The created texture has a medium depth of the macrostructure determined by volumetric method (CSN EN 13036-1 ) greater than 2 mm and the value of friction coefficient determined by a pendulum (0SN EN 13036-4) PTV 85 greater under dry conditions and PTV 70 greater under wet conditions.

Industrial Applicability

The method of anti-skid adaptation of wearing course of the roadway may be used wherever the danger of icing, rime or black ice emerges.
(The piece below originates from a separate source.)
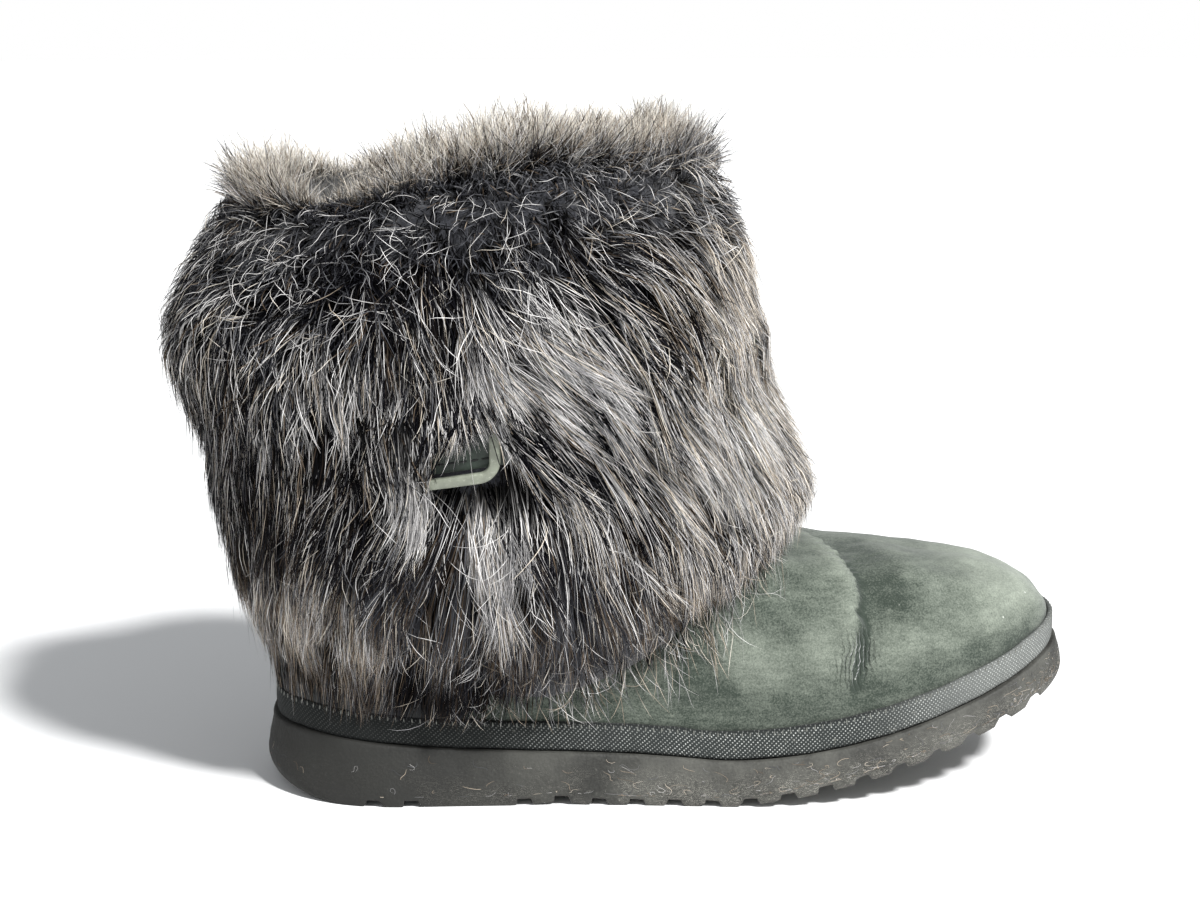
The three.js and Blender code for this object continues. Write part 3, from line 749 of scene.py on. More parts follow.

Especially in terms of bridges, access or downhill ramps at elevated crossing and in forest road sections.

LIST OF REFERENCE SIGNS

1 Wearing course of the roadway

2 Base course of the roadway

3 Macrolayer

Claims

1. Method of anti-skid adaptation of wearing course of the roadway characterized in that the base of the wearing course, without its destruction, is at first deeply cleaned and roughened to unify the properties of the macrostructure of the wearing course, after which the upper surface of the wearing course adapted in this way is fixed by means of binder and subsequently during the binder setting a sanding with abrasive is carried out, wherein the adhesion of the binder is defined by the force required for tearing the binder from the wearing course, in this case the binder applied on the wearing course shows resistance to tensile stress greater than 2 MPa.

2. Method of adaptation of the wearing course of the roadway according to claim 1 , characterized in that the overall penetration of its entire surface is carried out before application of the binder on the concrete surface of the wearing course.

3. Method of adaptation of the wearing course of the roadway according to claims 1 or 2, characterized in that the subsequent fixation is carried out by means of binder based on modified epoxy resin or two-component methacrylate elastic material or thermoplastic.

4. Method of adaptation of the wearing course of the roadway according to claim 1 , characterized in that the abrasive as well as the binder is coloured blue.

5. Method of adaptation of the wearing course of the roadway according to claim 1 , characterized in that the abrasive consists of crushed stone with fraction of 2 - 4 mm and minimum hardness of the Mohs scale with a rating of 6.